AstraZeneca boss David Brennan graced the downstairs bit of this column last week. An error, we now admit: he's done all right for himself.
Despite the ignominious failure of an antidepressant once viewed as the company's next blockbuster and the oft-argued case that Astra's drug pipeline is well and truly plugged, Brennan was paid £9.1m in 2011 according to the Monday's annual report.
The GMB union went nuts, as national officer Allan Black reportedly fumed: "It's a shame that Mr Brennan wasn't prepared to share some of the company's largesse in preserving some jobs in the UK."
While we're eating some crow, it's time to cut BP chief executive Bob Dudley a little slack. Before we do, a quick reminder that Dudley has made some avoidable misjudgements, not least the proposed $10bn share swap with Rosneft that so infuriated BP's existing Russian partners in TNK-BP. But, he has succeeded in selling assets to fill the war chest for costs of the Gulf of Mexico disaster. On Tuesday, BP sold North Sea gas assets in the North Sea for $400m.
On Wednesday, Chelsea owner Roman Abramovich received a $79m dividend from his stake in FTSE-100 steelmaker Evraz.
...at a loss
Now into its final year, the Financial Services Authority is having a good crack at going out in style. On Monday, the regulator fined Coutts £8.75m for lax security checks on whether funds paid into its accounts were the result of money laundering.

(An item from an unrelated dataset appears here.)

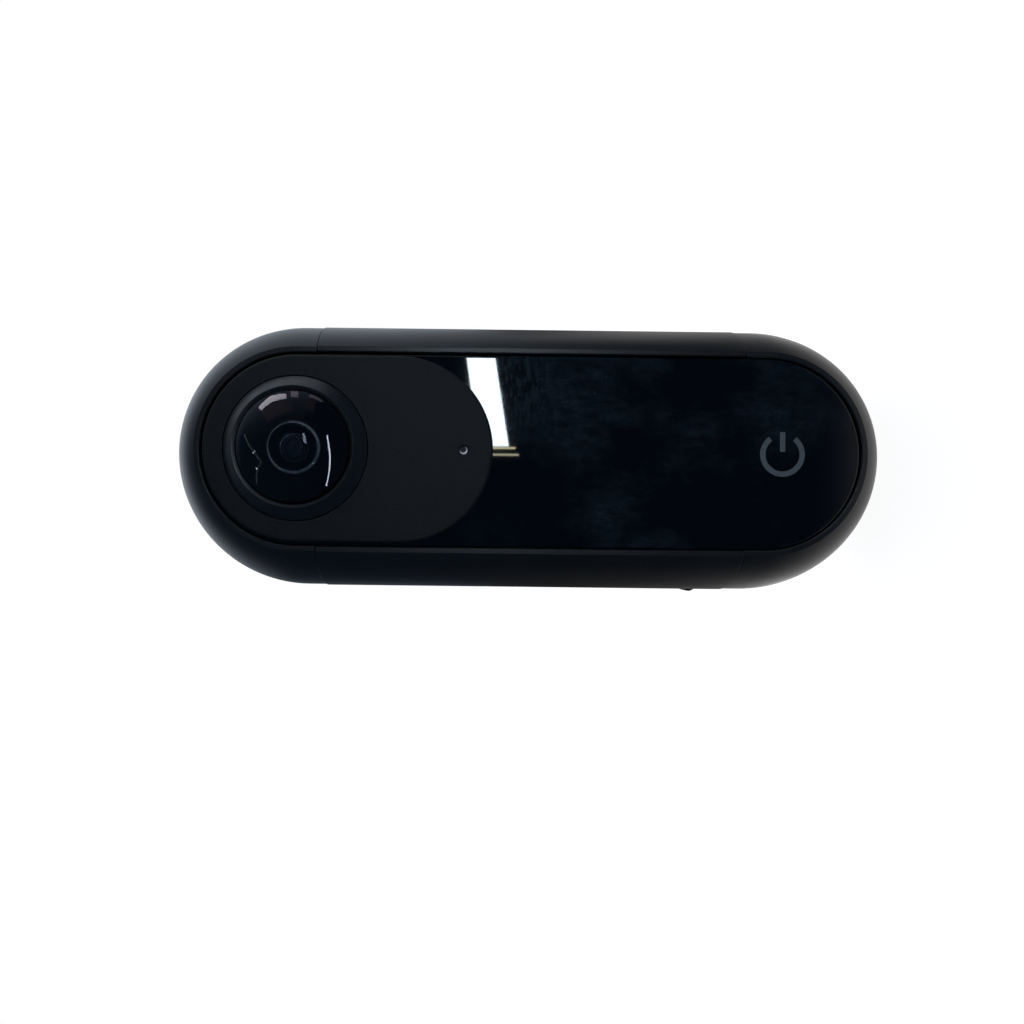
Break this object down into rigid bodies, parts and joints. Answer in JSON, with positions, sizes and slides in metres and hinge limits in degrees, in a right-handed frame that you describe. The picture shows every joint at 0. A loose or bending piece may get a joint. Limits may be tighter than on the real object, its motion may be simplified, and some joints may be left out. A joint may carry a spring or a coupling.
{
  "type": "360 degree camera",
  "caption": "Slim pill-shaped pocket camera with a fisheye dome lens on each face, a slide-out phone plug and a tripod thread.",
  "frame": {"origin": "centre of the tripod thread's mouth, on the flat at the foot of the camera", "axes": "+Z along the body towards the lens end, -Y out of the front face (the one in the picture), +X out of the port side"},
  "size_m": [0.0365, 0.025, 0.096],
  "materials": {
    "band": "satin",
    "glass_black": "gloss",
    "cover_matte": "matte",
    "lens_ring": "satin",
    "lens_glass": "coated",
    "window": "clear",
    "black_metal": "black anodised",
    "alloy": "cast",
    "steel": "satin",
    "plated": "polished",
    "gold": "plated",
    "board": "solder mask",
    "chip": "moulded",
    "flex": "polyimide",
    "cell_foil": "foil",
    "tape": "foam",
    "moulding": "moulded",
    "white_moulding": "moulded",
    "button": "satin"
  },
  "bodies": {
    "camera": {"lens_end_cap": "band", "foot_end_cap": "band", "port_side_rail": "band", "plug_side_rail": "band", "front_glass": "glass_black", "rear_glass": "glass_black", "front_glass_tape": "tape", "rear_glass_tape": "tape", "front_lens_cover": "cover_matte", "rear_lens_cover": "cover_matte", "front_lens_ring": "lens_ring", "rear_lens_ring": "lens_ring", "front_dome_lens": "lens_glass", "rear_dome_lens": "lens_glass", "front_lens_barrel": "black_metal", "rear_lens_barrel": "black_metal", "front_inner_lens": "lens_glass", "rear_inner_lens": "lens_glass", "front_lens_gasket": "tape", "rear_lens_gasket": "tape", "front_prism": "lens_glass", "rear_prism": "lens_glass", "port_side_lens_cell": "black_metal", "plug_side_lens_cell": "black_metal", "port_side_relay_lens": "lens_glass", "plug_side_relay_lens": "lens_glass", "port_side_sensor": "board", "plug_side_sensor": "board", "lens_block": "alloy", "front_indicator_window": "window", "rear_indicator_window": "window", "mid_frame": "alloy", "main_board": "board", "board_chips": "chip", "heat_spreader": "alloy", "battery": "cell_foil", "usb_port": "steel", "card_socket": "steel", "microphones": "gold", "antenna": "white_moulding", "indicator_board": "board", "tripod_insert": "steel", "tact_switch": "steel", "button_board": "board", "battery_flex": "flex", "sensor_flexes": "flex", "button_flex": "flex", "board_screws": "steel", "lens_block_screws": "steel", "guide_screws": "steel", "plug_guide": "white_moulding"},
    "shutter_button": {"shutter_button": "button"},
    "phone_plug": {"phone_plug": "plated", "plug_contacts": "gold", "plug_carrier": "moulding"},
    "plug_slider": {"slider_knob": "button", "slider_plate": "steel"}
  },
  "joints": [
    {"name": "button_press", "type": "slide", "parent": "camera", "child": "shutter_button", "axis": [0, -1, 0], "range_m": [0, 0.00035], "stiffness_N_per_m": 2500},
    {"name": "slider_slide", "type": "slide", "parent": "camera", "child": "plug_slider", "axis": [0, 0, 1], "range_m": [0, 0.008]},
    {"name": "plug_extend", "type": "slide", "parent": "camera", "child": "phone_plug", "axis": [-1, 0, 0], "range_m": [0, 0.0074]}
  ],
  "couplings": [
    {"joint": "plug_extend", "follows": "slider_slide", "ratio": 0.925}
  ]
}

Boss Michael Morley was told the bank had "serious, systemic" deficiencies, particularly over accounts from countries with historical corruption issues. However, it could have been worse, as by settling early and not fighting the allegations Coutts saw nearly one-third slashed off its fine.
But the FSA didn't stop at fining The Queen's bank. On Wednesday, it sued three ex-directors of doorstep lender Cattles and its subsidiary Welcome Financial Services a total of £700,000, though one is contesting his £100,000 charge.
The trio, which included former Cattles finance director James Corr, have also been banned for life from working in the finance industry after the group all but collapsed in 2009.
On Thursday, Don Lewin confirmed that he will retire from Clinton Cards, where he is still chairman 44-years after opening his first store in Epping, Essex in July. He leaves on a sour note: the first-half loss was £3.67m.